Dominator tree has several attributes:
1. Objects contained in the subtree of object x (object set of x dominate) represent the retained set of x;
2. If x is the immediate dominator of y, the immediate dominator of x dominates y in the same way, and so on;
3. The sides in the dominate tree are not equal to the sides in the reference relationship graph, as they are not strict and direct object references.

This figure demonstrates the conversion from a reference relationship graph to a dominator tree.

GC root: One GC root is one object which can be accessed and read from outside the heap. Using the methods below, you can make an object a GC root.
1. System class: The class loaded by bootstrap or system-class loaders, such as java.util.* in rt.jar;
2. JNI local: The local variable in native code, such as user-defined JNI code and JVM internal code;
3. JNI global: The global variable in native code;
4. Thread block: The objects referenced in the currently active thread blocks;
5. Thread: started threads that are not stopped;
6. Busy monitor: The objects with wait() or notify() called or objects that are synchronized. For synchronized methods, the static method refers to the class, and non-static method refers to the object;
7. Java local: The local variable, such as the incoming parameters of the method and variables created in the method;
8. Native stack: The incoming and outgoing parameters in native code, such as file/net/IO methods and reflection parameters;
9. Finalizable: The object waiting for its finalizer to run in a queue;
10. Unfinalized: An object with the finalize method, but it is neither finalized nor in the finalizer queue to be finalized;
11. Unreachable: The objects that won’t be reached. They are marked as root in MAT to retain objects. Otherwise they won’t appear in the analysis;
12. Java stack frame: Java stack frames contain local variables. It will be generated when the dump is resolved and the stack frame is set as an object in Preferences;
13. Unknown: The root type of the location.
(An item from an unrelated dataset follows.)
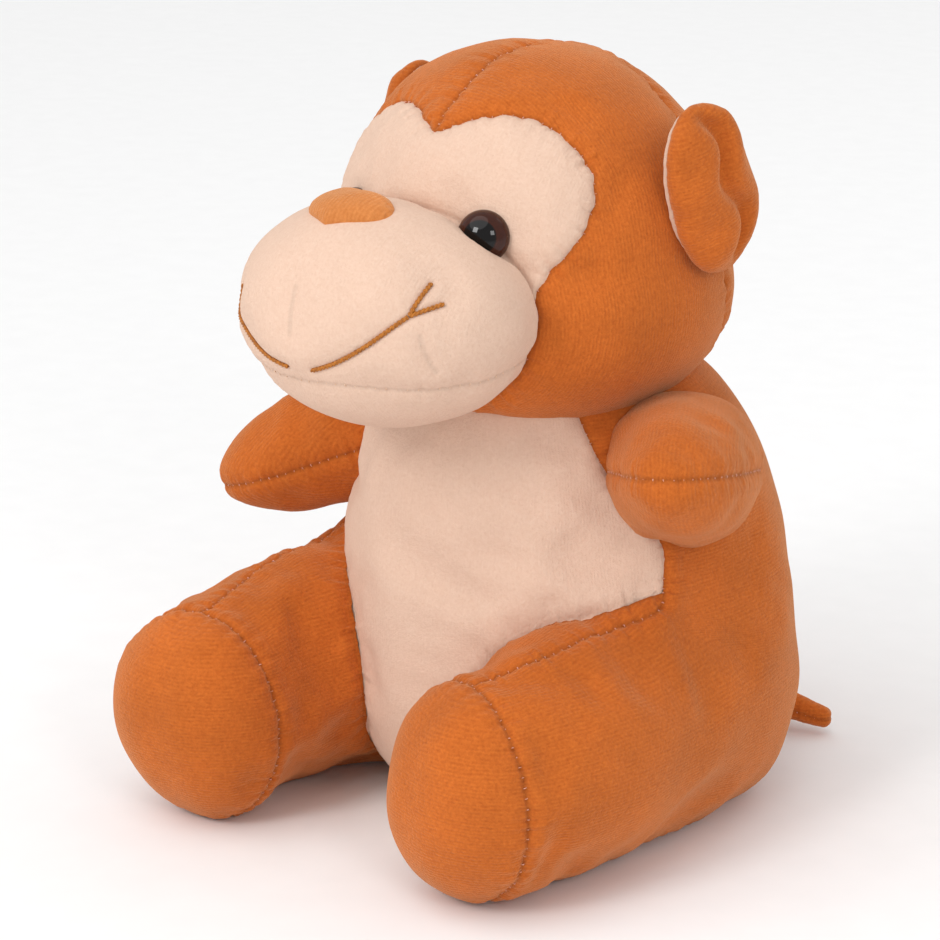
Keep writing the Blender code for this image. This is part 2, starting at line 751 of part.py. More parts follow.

Next, we will provide some methods to get the dump file:
1. Dump at OOM: JVM parameter: -XX:+HeapDumpOnOutOfMemoryError
2. Dump in an interactive environment:
1) JVM parameter: -XX:+HeapDumpOnCtrlBreak
2) Using external tools: jmap -dump:format=b,file=<filename.hprof> <pid>
3) Using external tools: jconsole
4) Using external tools: MAT
5) kill -3 <pid>
6) jstack -l <pid> > <dumpfile>

Here are some troubleshooting methods:
1. Big objects searched out through top consumers can be grouped by class, classloader and package;
2. Finding the accountable object through immediate dominator is very helpful for quickly locating the holder of a group of objects. This operation directly addresses the question of “who makes these objects alive” instead of the question of “who has the reference of these objects”, increasing directness and efficiency;
3. Run classloader for analysis. The importance is highlighted in two aspects. First, applications can use different classloaders. Second, classes by different classloaders are stored in different permanent generations, which are collectable in theory. When a class was loaded by different classloaders, the more important loader should be determined based on the number of instances under the loader, and the other loader should be collected;
4. Thread analysis. The heap dump contains the thread information and the overview and details about the thread can be viewed in MAT. In thread details, information about the heap memory of the thread and thread stack is provided, along with the local stack of the operating system. If heap dump is not adopted and we find something is wrong with the system, how can we troubleshoot the problem through threads? First, run top -H -p <pid> to view the running status of Java applications in the thread mode and locate the most CPU-consuming or memory-consuming thread. Record the thread ID, then input printf %x <tid> to turn it into hexadecimal coding, input jstack -l <pid> > thread.log to dump the Java process thread. Find the tid and analyze which thread uses the system resources.
5. Java container class analysis. Because Java container class is most frequently used to store objects, it is at most risk to cause mey leakage. We can see this issue from several perspectives: 1) Query array fill ratio (The fill ratio refers to the proportion of non-empty elements in the array). Print out the fill ratio frequency distribution of non-native type arrays to troubleshoot the array utilization in the system; 2) Query arrays by size. Print a histogram of arrays grouped by size; 3) Query collection fill ratio. ArrayList/HashMap/Hashtable/Properties/Vector/WeakHashMap/ConcurrentHashMap$Segment; 4) A histogram of collections grouped by size; 5) View all the objects in a list; 6) View all the objects in the hashmap; 7) View objects in the hashset; 8) Check the map collision rate; 9) Check all the arrays with only one constant.
6. Finalizer analysis. 1) Query objects being processed by the finalizer; 2) Query objects to be processed by the finalizer; 3) View the finalizer thread directly; 4) View the local objects of the finalizer thread.